Implementation Roadmap: Building a High-Performance Board

1. Critical Path

  • Month 1: Structural Audit. Engage an external governance expert to conduct individual interviews with all directors and key executives. Identify specific behavioral bottlenecks.
  • Month 2: Bylaw Revision. Amend corporate governance guidelines to require an independent Board Chair and mandatory executive sessions at every meeting.
  • Month 3: Chair Appointment. Select a Lead Independent Director to transition into the Board Chair role. Ensure this individual has no prior personal ties to the CEO.
  • Month 4: Agenda Redesign. Shift board meeting focus from 80 percent retrospective reporting to 60 percent forward-looking strategy.

2. Key Constraints

  • CEO Resistance: The current CEO likely views these changes as a vote of no confidence. This must be managed through clear communication about institutionalizing governance.
  • Social Inertia: Long-standing friendships between directors may lead to a soft implementation of new rules.
  • Talent Scarcity: Finding independent directors with both industry expertise and the courage to challenge management is a significant hurdle.

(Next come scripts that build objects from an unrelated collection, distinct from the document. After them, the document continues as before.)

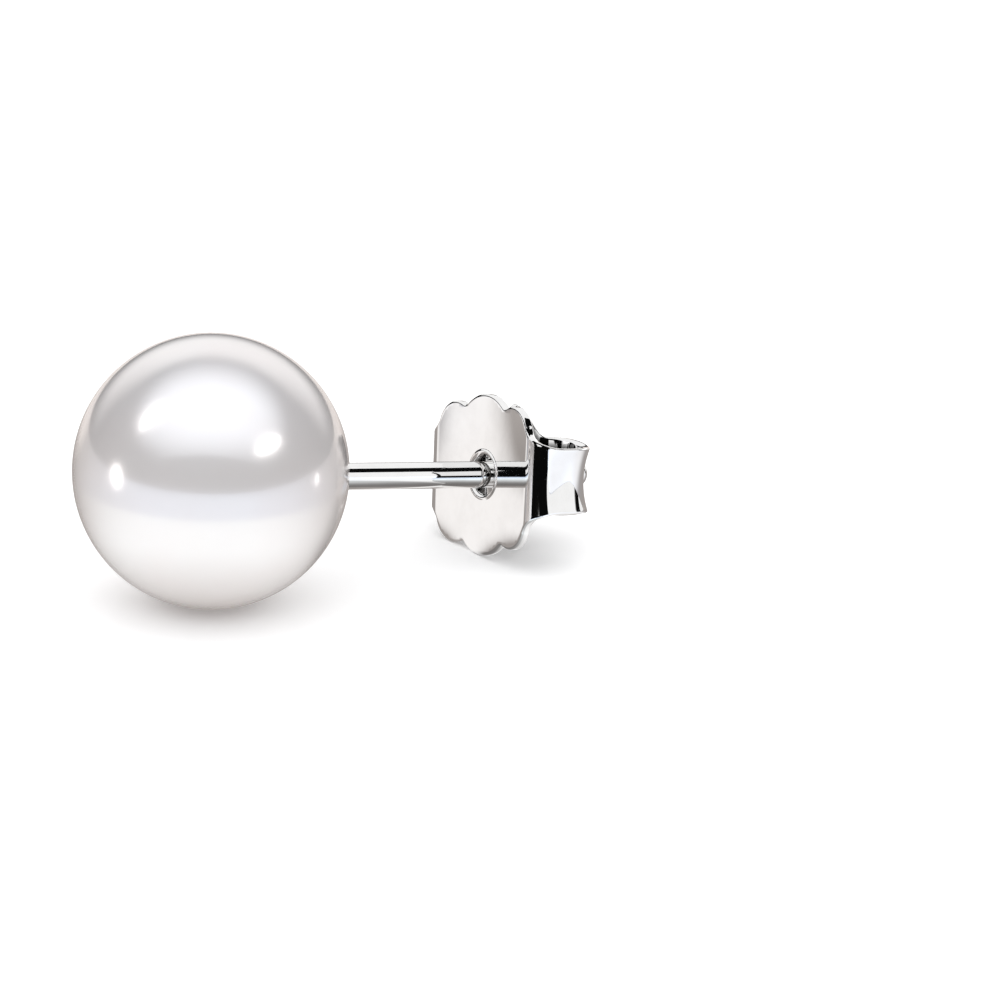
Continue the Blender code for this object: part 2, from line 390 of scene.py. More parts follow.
@dataclass(frozen=True)
class EarPost:
    """The peg in the pearl, the cup behind it and the wire, soldered into one. Sizes in millimetres."""

    pearl: PearlBead
    diameter: float = 0.80
    length: float = 9.3  # from the pearl's skin to the tip
    peg_diameter: float = 0.70
    peg_end_gap: float = 0.25
    cup_diameter: float = 1.40
    cup_standoff: float = 0.38  # from the pearl's skin to the back of the cup
    cup_edge_radius: float = 0.09
    pearl_clearance: float = 0.04
    solder_fillet: float = 0.07
    tip_radius: float = 0.25
    groove_setback: float = 1.30
    groove_width: float = 0.50
    groove_depth: float = 0.07
    groove_steps: int = 16
    sharp_angle: float = 40.0  # degrees
    sides: int = 128

    @property
    def cup_back(self) -> float:
        """Returns how far along the post the cup's back face lies."""
        return self.pearl.radius + self.cup_standoff

    def profile(self) -> list[Vector]:
        """Returns the turned outline from the peg's blunt end, over the cup and along the wire to the tip."""
        peg, wire, cup = self.peg_diameter / 2, self.diameter / 2, self.cup_diameter / 2
        seat = self.pearl.radius + self.pearl_clearance
        peg_end = self.pearl.radius - self.pearl.drill_depth + self.peg_end_gap
        tip = self.pearl.radius + self.length
        groove = tip - self.groove_setback
        points = [Vector((peg_end, 0.0)), Vector((peg_end, peg))]
        inner, outer = (math.degrees(math.asin(radius / seat)) for radius in (peg, cup))
        points += arc((0, 0), seat, inner, outer, 10)
        edge = self.cup_edge_radius
        points += arc((self.cup_back - edge, cup - edge), edge, 90, 0, 10)
        fillet = self.solder_fillet
        points += arc((self.cup_back + fillet, wire + fillet), fillet, 180, 270, 6)
        for i in range(self.groove_steps + 1):
            share = i / self.groove_steps
            depth = self.groove_depth * math.sin(math.pi * share) ** 2
            points.append(Vector((groove + self.groove_width * (share - 0.5), wire - depth)))
        points += arc((tip - self.tip_radius, wire - self.tip_radius), self.tip_radius, 90, 0, 14)
        return points + [Vector((tip, 0.0))]

    def build(self, to_world: Matrix) -> bpy.types.Object:
        """Builds the post and seats its cup on the pearl, whose centre lies off the post's axis.

        Args:
            to_world: The matrix from the earring's frame to the world.

        Returns:
            The post.
        """
        bm = turned(self.profile(), self.sides)
        seat = self.pearl.radius + self.pearl_clearance
        for vert in bm.verts:
            if abs(vert.co.length - seat) < TINY:
                vert.co.x = math.sqrt(seat**2 - vert.co.y**2 - (vert.co.z - self.pearl.rise) ** 2)
        obj = make_object("ear_post_wire", bm, to_world)
        obj.data.set_sharp_from_angle(angle=math.radians(self.sharp_angle))
        return obj


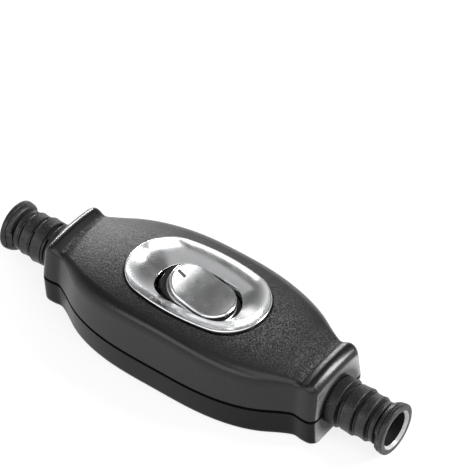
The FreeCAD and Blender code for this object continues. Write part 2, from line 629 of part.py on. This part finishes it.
# Screws that hold the frame and close the housing
parts["frame_screws"] = Part.makeCompound(
    [placed(screw(FRAME_SCREW_RADIUS, 3.2, 2.0, 1.4, 0.5), p.x, p.y, EAR_TOP, 12 * p.x + 5 * p.y)
     for p in corners4(EAR_X, EAR_Y)])
parts["housing_screws"] = Part.makeCompound(
    [placed(screw(HOUSING_SCREW_RADIUS, SCREW_TOP - COUNTERBORE, HEAD_RADIUS, HEAD_HEIGHT, 0.8), p.x, p.y,
            COUNTERBORE, 3 * p.x + p.y, True) for p in corners4(SCREW_X, SCREW_Y)])

for name, shape in parts.items():
    shape.exportStep("parts/%s.step" % name)
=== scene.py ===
"""Inline cord switch: finish, strain reliefs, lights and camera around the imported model.

Metres, in the frame of the model: X along the cord, Z up, front is -Y.
"""
import json
import math

import bpy
from mathutils import Matrix, Vector, noise


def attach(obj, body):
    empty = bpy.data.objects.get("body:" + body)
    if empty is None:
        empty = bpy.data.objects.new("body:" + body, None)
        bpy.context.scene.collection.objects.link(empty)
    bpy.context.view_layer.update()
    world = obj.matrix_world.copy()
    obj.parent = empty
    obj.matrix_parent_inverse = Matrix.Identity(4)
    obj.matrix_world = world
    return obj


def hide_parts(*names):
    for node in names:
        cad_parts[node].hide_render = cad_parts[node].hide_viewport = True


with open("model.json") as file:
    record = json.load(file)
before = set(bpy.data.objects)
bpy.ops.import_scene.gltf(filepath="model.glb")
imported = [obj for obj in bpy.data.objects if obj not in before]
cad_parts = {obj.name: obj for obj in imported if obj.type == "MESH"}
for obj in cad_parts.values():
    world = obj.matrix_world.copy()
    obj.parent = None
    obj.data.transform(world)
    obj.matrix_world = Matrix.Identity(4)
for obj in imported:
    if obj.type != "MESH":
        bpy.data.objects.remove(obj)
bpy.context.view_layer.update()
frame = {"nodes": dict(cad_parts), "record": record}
MM = 0.001

# Camera that matches the photograph, found by fitting the outline
CAMERA_AZIMUTH = 37.236
CAMERA_ELEVATION = 44.807
CAMERA_ROLL = -0.662
CAMERA_DISTANCE = 0.6551
CAMERA_ASIDE = -0.00904
CAMERA_UP = -0.02161
CAMERA_TARGET_Z = 0.00923
CAMERA_NEAR = 0.01
FOCAL_PIXELS = 2609.0
PHOTO_PIXELS = 470
SENSOR_MM = 36.0

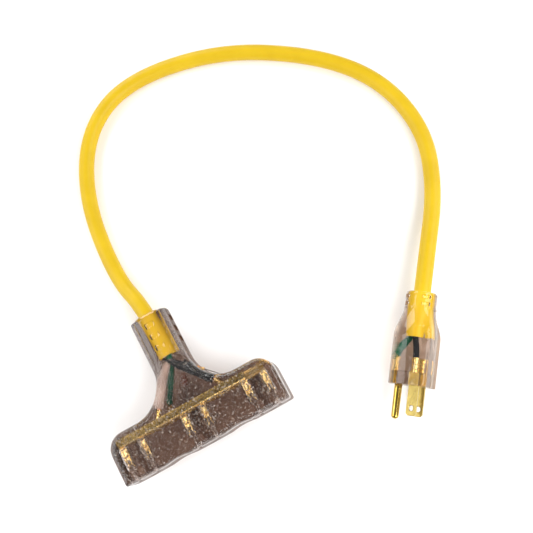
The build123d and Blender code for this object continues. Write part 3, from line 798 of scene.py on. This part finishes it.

3. Risk-Adjusted Implementation Strategy

To mitigate the risk of a CEO exit during the transition, the board must simultaneously initiate a formal succession planning process. This ensures the company is not held hostage by a single executive. Contingency plans include appointing an interim CEO from the board if the incumbent refuses to accept the new governance structure. Success will be measured by the frequency and quality of dissent recorded in meeting minutes and the timeliness of information delivery to directors.


Executive Review and BLUF

1. BLUF

The governance failures described in these vignettes are not structural; they are behavioral. Rules and committees provide the appearance of oversight while social pressure and information control ensure management dominance. To protect shareholder interests, the board must immediately separate the CEO and Chair roles and institutionalize dissent through mandatory executive sessions. Governance is not a compliance exercise; it is a risk management function. Without these changes, the board remains a liability rather than an asset.

2. Dangerous Assumption

The most consequential unchallenged premise is that independent directors are truly independent. In practice, social ties, shared professional circles, and the desire for reappointment often compromise objectivity more than financial interests do. Independence on paper does not guarantee independence in thought.

3. Unaddressed Risks

  • Paralysis by Analysis: Increasing board oversight and dissent may slow decision-making to a point where the company cannot respond to rapid market shifts. (Probability: Medium; Consequence: High)
  • Adversarial Dynamics: The shift toward a high-challenge culture may deteriorate into an adversarial relationship between the board and management, leading to the loss of top-tier executive talent. (Probability: High; Consequence: Medium)

4. Unconsidered Alternative

The analysis overlooks the potential for a Direct Shareholder Access model. Instead of relying solely on board refreshment, the company could implement a formal mechanism for major long-term shareholders to meet directly with independent directors twice a year. This would provide the board with an external perspective on management performance that is uncolored by the CEO's narrative.